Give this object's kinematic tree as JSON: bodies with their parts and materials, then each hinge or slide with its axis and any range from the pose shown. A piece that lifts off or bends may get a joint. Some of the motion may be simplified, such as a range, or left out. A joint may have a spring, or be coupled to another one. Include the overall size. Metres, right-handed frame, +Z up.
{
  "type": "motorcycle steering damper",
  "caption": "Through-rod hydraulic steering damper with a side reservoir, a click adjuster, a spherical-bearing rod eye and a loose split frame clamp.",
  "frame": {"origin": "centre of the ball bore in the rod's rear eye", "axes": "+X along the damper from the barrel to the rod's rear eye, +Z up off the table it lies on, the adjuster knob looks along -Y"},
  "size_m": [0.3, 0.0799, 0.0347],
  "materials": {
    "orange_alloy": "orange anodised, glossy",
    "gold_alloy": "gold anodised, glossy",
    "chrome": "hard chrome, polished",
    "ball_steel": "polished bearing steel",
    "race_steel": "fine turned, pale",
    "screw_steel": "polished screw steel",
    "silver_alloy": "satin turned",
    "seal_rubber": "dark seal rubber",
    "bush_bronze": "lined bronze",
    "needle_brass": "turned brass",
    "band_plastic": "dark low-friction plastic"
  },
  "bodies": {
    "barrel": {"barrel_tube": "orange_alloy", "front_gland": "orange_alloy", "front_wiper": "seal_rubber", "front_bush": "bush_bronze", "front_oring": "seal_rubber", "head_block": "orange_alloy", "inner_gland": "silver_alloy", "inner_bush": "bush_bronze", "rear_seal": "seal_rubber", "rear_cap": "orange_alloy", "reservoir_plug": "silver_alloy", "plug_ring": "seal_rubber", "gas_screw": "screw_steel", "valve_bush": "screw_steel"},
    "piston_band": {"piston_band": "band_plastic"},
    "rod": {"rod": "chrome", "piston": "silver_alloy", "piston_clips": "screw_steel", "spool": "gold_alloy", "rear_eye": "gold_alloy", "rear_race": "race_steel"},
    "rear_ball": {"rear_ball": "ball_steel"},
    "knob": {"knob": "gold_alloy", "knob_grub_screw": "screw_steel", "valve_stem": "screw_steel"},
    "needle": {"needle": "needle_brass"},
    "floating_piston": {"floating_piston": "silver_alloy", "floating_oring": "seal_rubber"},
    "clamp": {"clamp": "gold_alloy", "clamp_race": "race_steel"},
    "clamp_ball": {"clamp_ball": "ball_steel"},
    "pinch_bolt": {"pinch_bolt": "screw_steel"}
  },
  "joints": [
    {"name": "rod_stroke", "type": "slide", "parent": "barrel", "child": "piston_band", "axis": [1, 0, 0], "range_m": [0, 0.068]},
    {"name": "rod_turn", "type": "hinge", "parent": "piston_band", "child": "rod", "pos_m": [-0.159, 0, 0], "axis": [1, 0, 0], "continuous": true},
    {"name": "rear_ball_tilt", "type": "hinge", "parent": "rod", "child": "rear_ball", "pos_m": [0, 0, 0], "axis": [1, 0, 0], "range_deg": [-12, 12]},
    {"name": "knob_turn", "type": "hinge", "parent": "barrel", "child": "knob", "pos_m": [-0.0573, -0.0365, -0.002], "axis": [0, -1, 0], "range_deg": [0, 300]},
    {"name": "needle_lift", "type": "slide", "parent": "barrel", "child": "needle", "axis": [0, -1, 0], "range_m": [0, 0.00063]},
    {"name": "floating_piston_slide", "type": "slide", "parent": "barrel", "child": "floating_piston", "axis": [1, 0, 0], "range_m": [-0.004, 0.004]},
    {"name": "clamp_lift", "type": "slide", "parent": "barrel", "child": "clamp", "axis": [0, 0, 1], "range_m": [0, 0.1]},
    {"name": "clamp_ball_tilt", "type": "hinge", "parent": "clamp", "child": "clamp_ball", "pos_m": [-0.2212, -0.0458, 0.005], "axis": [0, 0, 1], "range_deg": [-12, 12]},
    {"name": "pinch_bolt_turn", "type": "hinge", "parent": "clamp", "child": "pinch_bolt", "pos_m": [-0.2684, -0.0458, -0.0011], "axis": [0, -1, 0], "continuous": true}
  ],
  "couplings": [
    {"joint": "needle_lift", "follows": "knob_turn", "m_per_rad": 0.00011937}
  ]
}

::::::

Write down the full listing again, exactly.

» Correct response
Give this object's kinematic tree as JSON: bodies with their parts and materials, then each hinge or slide with its axis and any range from the pose shown. A piece that lifts off or bends may get a joint. Some of the motion may be simplified, such as a range, or left out. A joint may have a spring, or be coupled to another one. Include the overall size. Metres, right-handed frame, +Z up.
{
  "type": "motorcycle steering damper",
  "caption": "Through-rod hydraulic steering damper with a side reservoir, a click adjuster, a spherical-bearing rod eye and a loose split frame clamp.",
  "frame": {"origin": "centre of the ball bore in the rod's rear eye", "axes": "+X along the damper from the barrel to the rod's rear eye, +Z up off the table it lies on, the adjuster knob looks along -Y"},
  "size_m": [0.3, 0.0799, 0.0347],
  "materials": {
    "orange_alloy": "orange anodised, glossy",
    "gold_alloy": "gold anodised, glossy",
    "chrome": "hard chrome, polished",
    "ball_steel": "polished bearing steel",
    "race_steel": "fine turned, pale",
    "screw_steel": "polished screw steel",
    "silver_alloy": "satin turned",
    "seal_rubber": "dark seal rubber",
    "bush_bronze": "lined bronze",
    "needle_brass": "turned brass",
    "band_plastic": "dark low-friction plastic"
  },
  "bodies": {
    "barrel": {"barrel_tube": "orange_alloy", "front_gland": "orange_alloy", "front_wiper": "seal_rubber", "front_bush": "bush_bronze", "front_oring": "seal_rubber", "head_block": "orange_alloy", "inner_gland": "silver_alloy", "inner_bush": "bush_bronze", "rear_seal": "seal_rubber", "rear_cap": "orange_alloy", "reservoir_plug": "silver_alloy", "plug_ring": "seal_rubber", "gas_screw": "screw_steel", "valve_bush": "screw_steel"},
    "piston_band": {"piston_band": "band_plastic"},
    "rod": {"rod": "chrome", "piston": "silver_alloy", "piston_clips": "screw_steel", "spool": "gold_alloy", "rear_eye": "gold_alloy", "rear_race": "race_steel"},
    "rear_ball": {"rear_ball": "ball_steel"},
    "knob": {"knob": "gold_alloy", "knob_grub_screw": "screw_steel", "valve_stem": "screw_steel"},
    "needle": {"needle": "needle_brass"},
    "floating_piston": {"floating_piston": "silver_alloy", "floating_oring": "seal_rubber"},
    "clamp": {"clamp": "gold_alloy", "clamp_race": "race_steel"},
    "clamp_ball": {"clamp_ball": "ball_steel"},
    "pinch_bolt": {"pinch_bolt": "screw_steel"}
  },
  "joints": [
    {"name": "rod_stroke", "type": "slide", "parent": "barrel", "child": "piston_band", "axis": [1, 0, 0], "range_m": [0, 0.068]},
    {"name": "rod_turn", "type": "hinge", "parent": "piston_band", "child": "rod", "pos_m": [-0.159, 0, 0], "axis": [1, 0, 0], "continuous": true},
    {"name": "rear_ball_tilt", "type": "hinge", "parent": "rod", "child": "rear_ball", "pos_m": [0, 0, 0], "axis": [1, 0, 0], "range_deg": [-12, 12]},
    {"name": "knob_turn", "type": "hinge", "parent": "barrel", "child": "knob", "pos_m": [-0.0573, -0.0365, -0.002], "axis": [0, -1, 0], "range_deg": [0, 300]},
    {"name": "needle_lift", "type": "slide", "parent": "barrel", "child": "needle", "axis": [0, -1, 0], "range_m": [0, 0.00063]},
    {"name": "floating_piston_slide", "type": "slide", "parent": "barrel", "child": "floating_piston", "axis": [1, 0, 0], "range_m": [-0.004, 0.004]},
    {"name": "clamp_lift", "type": "slide", "parent": "barrel", "child": "clamp", "axis": [0, 0, 1], "range_m": [0, 0.1]},
    {"name": "clamp_ball_tilt", "type": "hinge", "parent": "clamp", "child": "clamp_ball", "pos_m": [-0.2212, -0.0458, 0.005], "axis": [0, 0, 1], "range_deg": [-12, 12]},
    {"name": "pinch_bolt_turn", "type": "hinge", "parent": "clamp", "child": "pinch_bolt", "pos_m": [-0.2684, -0.0458, -0.0011], "axis": [0, -1, 0], "continuous": true}
  ],
  "couplings": [
    {"joint": "needle_lift", "follows": "knob_turn", "m_per_rad": 0.00011937}
  ]
}